# [Problem to work on]
Repeat every entry in the listing below, exactly.
------------------------------------
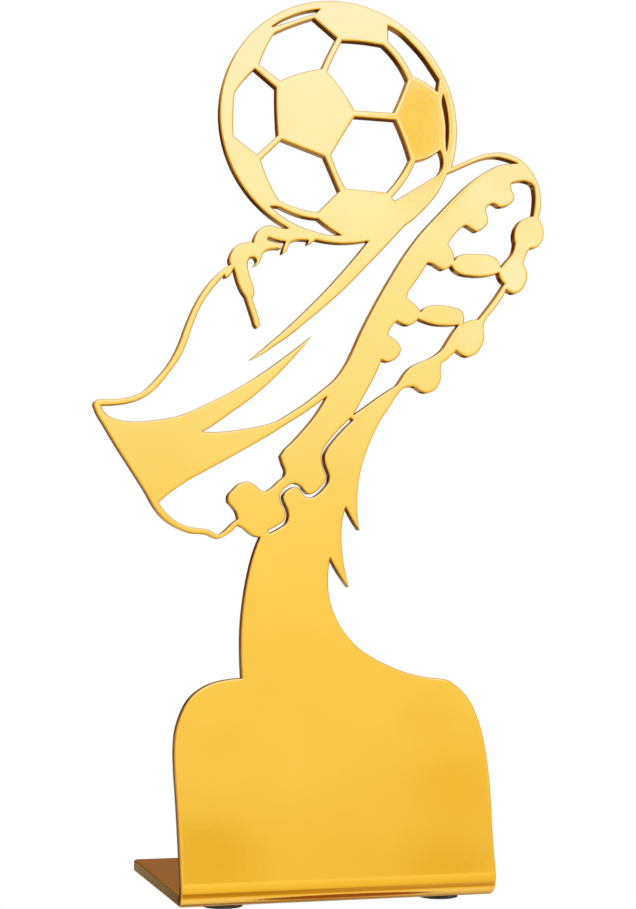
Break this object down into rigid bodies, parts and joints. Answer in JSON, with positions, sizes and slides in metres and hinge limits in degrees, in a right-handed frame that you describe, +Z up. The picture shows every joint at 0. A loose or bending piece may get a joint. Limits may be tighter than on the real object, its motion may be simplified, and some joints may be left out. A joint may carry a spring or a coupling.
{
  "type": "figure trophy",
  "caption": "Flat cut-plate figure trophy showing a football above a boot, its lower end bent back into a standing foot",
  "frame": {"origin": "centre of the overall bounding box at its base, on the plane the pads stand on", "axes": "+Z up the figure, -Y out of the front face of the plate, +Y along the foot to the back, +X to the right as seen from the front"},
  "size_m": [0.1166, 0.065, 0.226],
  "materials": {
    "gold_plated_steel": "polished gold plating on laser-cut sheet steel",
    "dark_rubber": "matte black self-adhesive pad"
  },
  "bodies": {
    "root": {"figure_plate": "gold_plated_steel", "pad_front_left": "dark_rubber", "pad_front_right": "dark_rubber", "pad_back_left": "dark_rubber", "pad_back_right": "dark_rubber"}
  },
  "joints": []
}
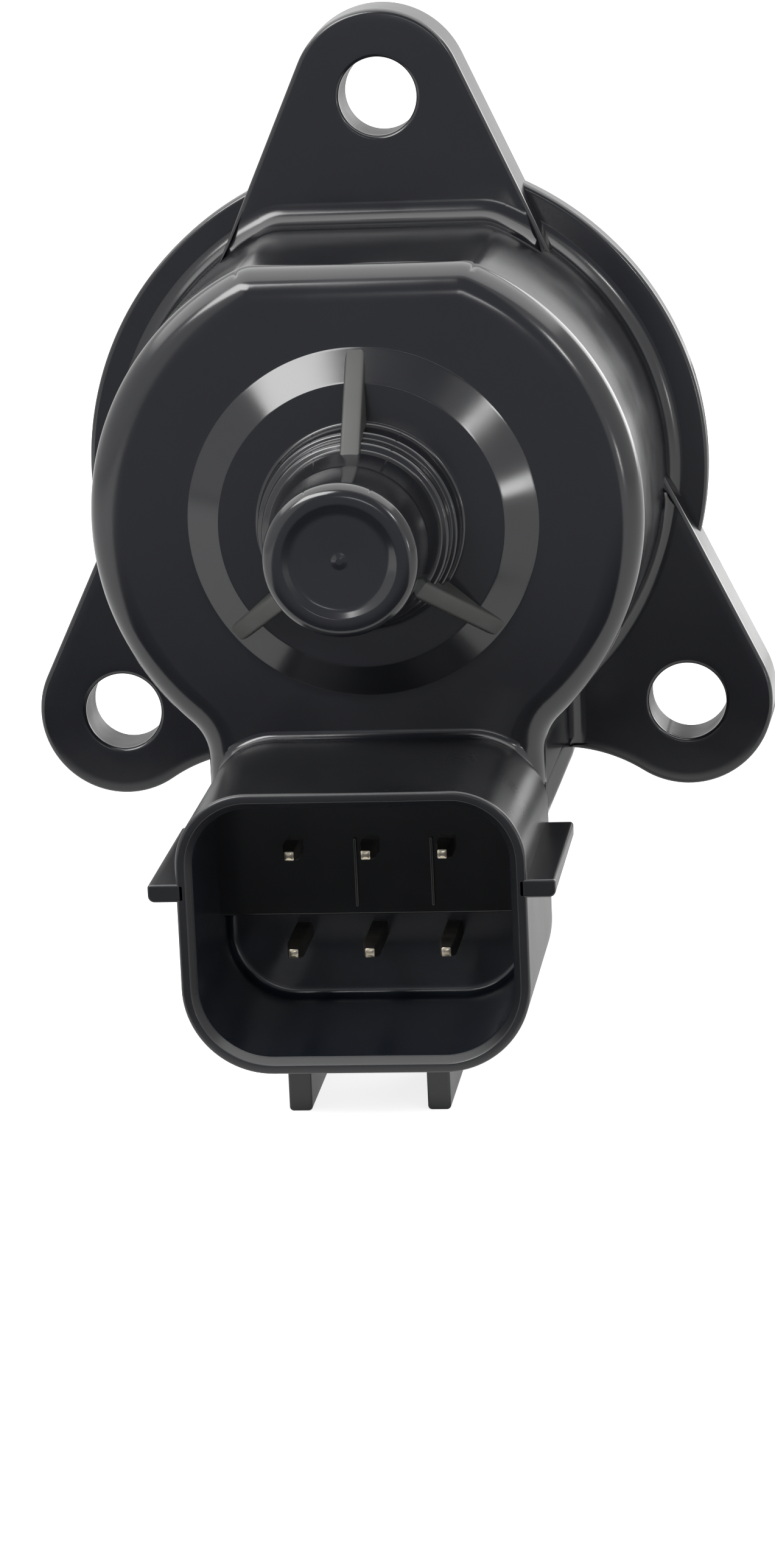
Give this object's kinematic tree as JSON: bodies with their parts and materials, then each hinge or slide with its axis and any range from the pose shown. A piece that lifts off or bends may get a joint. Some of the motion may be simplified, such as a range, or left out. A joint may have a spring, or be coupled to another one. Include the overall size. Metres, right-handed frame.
------------------------------------
# [Output for this task]
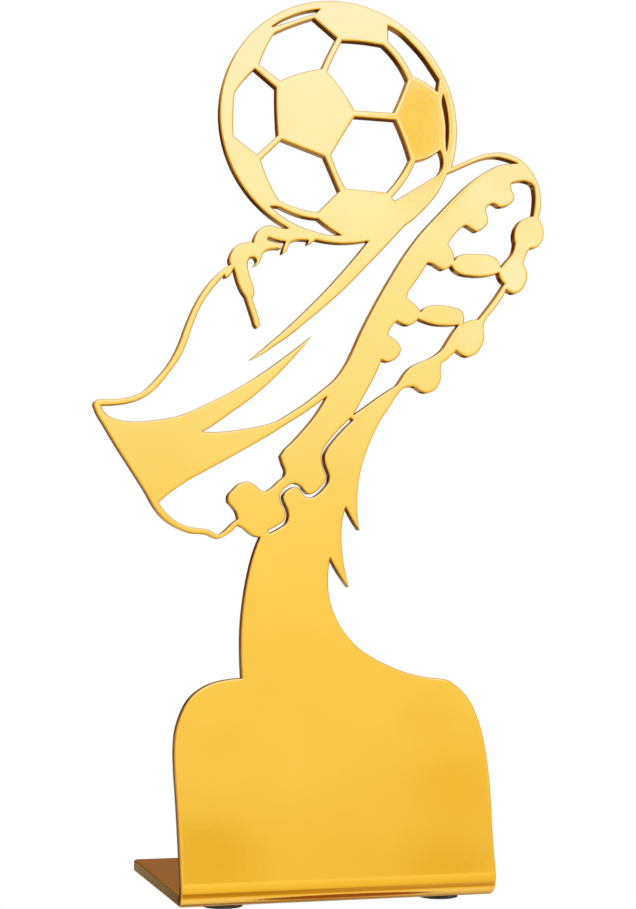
Break this object down into rigid bodies, parts and joints. Answer in JSON, with positions, sizes and slides in metres and hinge limits in degrees, in a right-handed frame that you describe, +Z up. The picture shows every joint at 0. A loose or bending piece may get a joint. Limits may be tighter than on the real object, its motion may be simplified, and some joints may be left out. A joint may carry a spring or a coupling.
{
  "type": "figure trophy",
  "caption": "Flat cut-plate figure trophy showing a football above a boot, its lower end bent back into a standing foot",
  "frame": {"origin": "centre of the overall bounding box at its base, on the plane the pads stand on", "axes": "+Z up the figure, -Y out of the front face of the plate, +Y along the foot to the back, +X to the right as seen from the front"},
  "size_m": [0.1166, 0.065, 0.226],
  "materials": {
    "gold_plated_steel": "polished gold plating on laser-cut sheet steel",
    "dark_rubber": "matte black self-adhesive pad"
  },
  "bodies": {
    "root": {"figure_plate": "gold_plated_steel", "pad_front_left": "dark_rubber", "pad_front_right": "dark_rubber", "pad_back_left": "dark_rubber", "pad_back_right": "dark_rubber"}
  },
  "joints": []
}
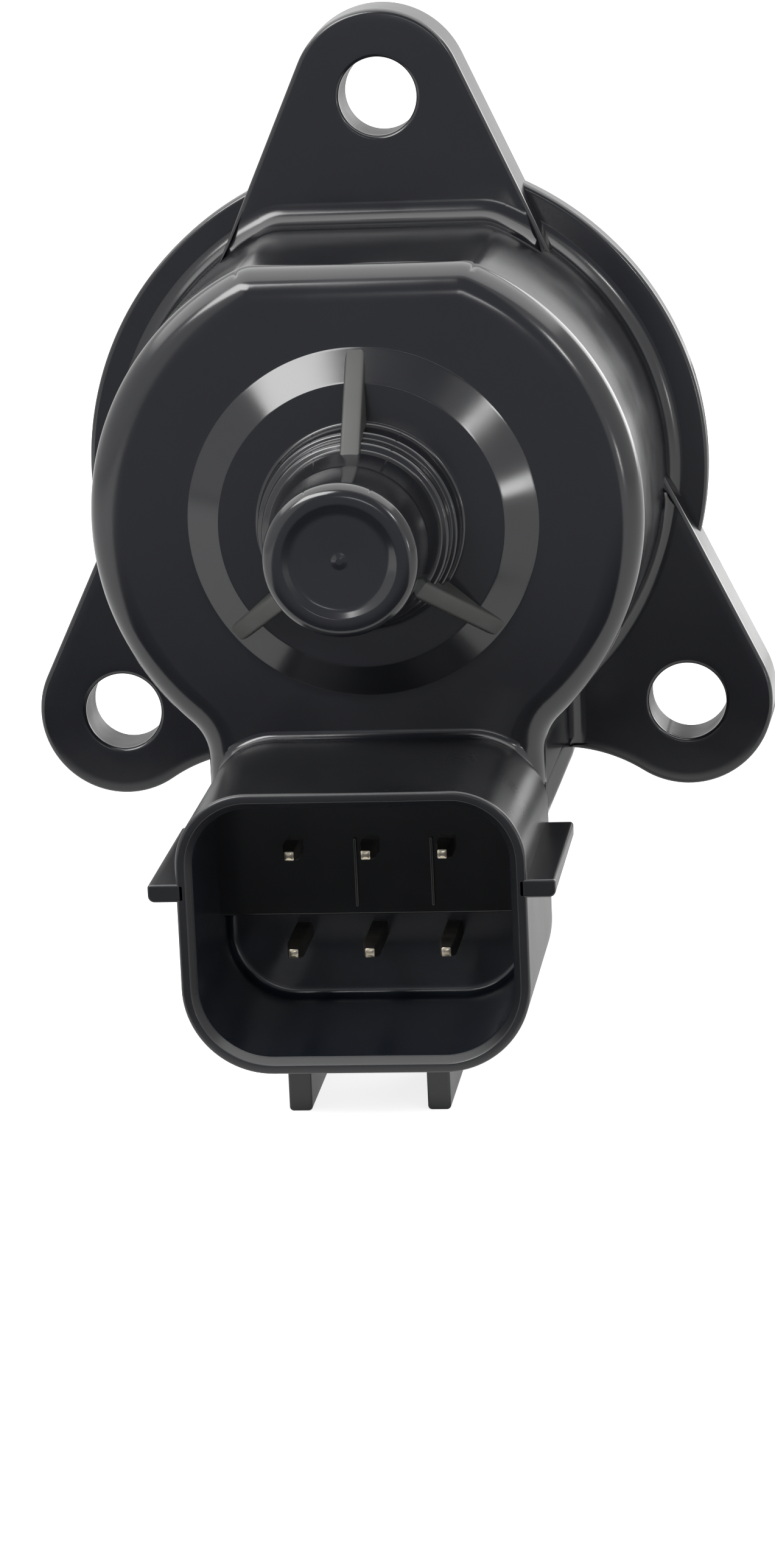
Give this object's kinematic tree as JSON: bodies with their parts and materials, then each hinge or slide with its axis and any range from the pose shown. A piece that lifts off or bends may get a joint. Some of the motion may be simplified, such as a range, or left out. A joint may have a spring, or be coupled to another one. Include the overall size. Metres, right-handed frame.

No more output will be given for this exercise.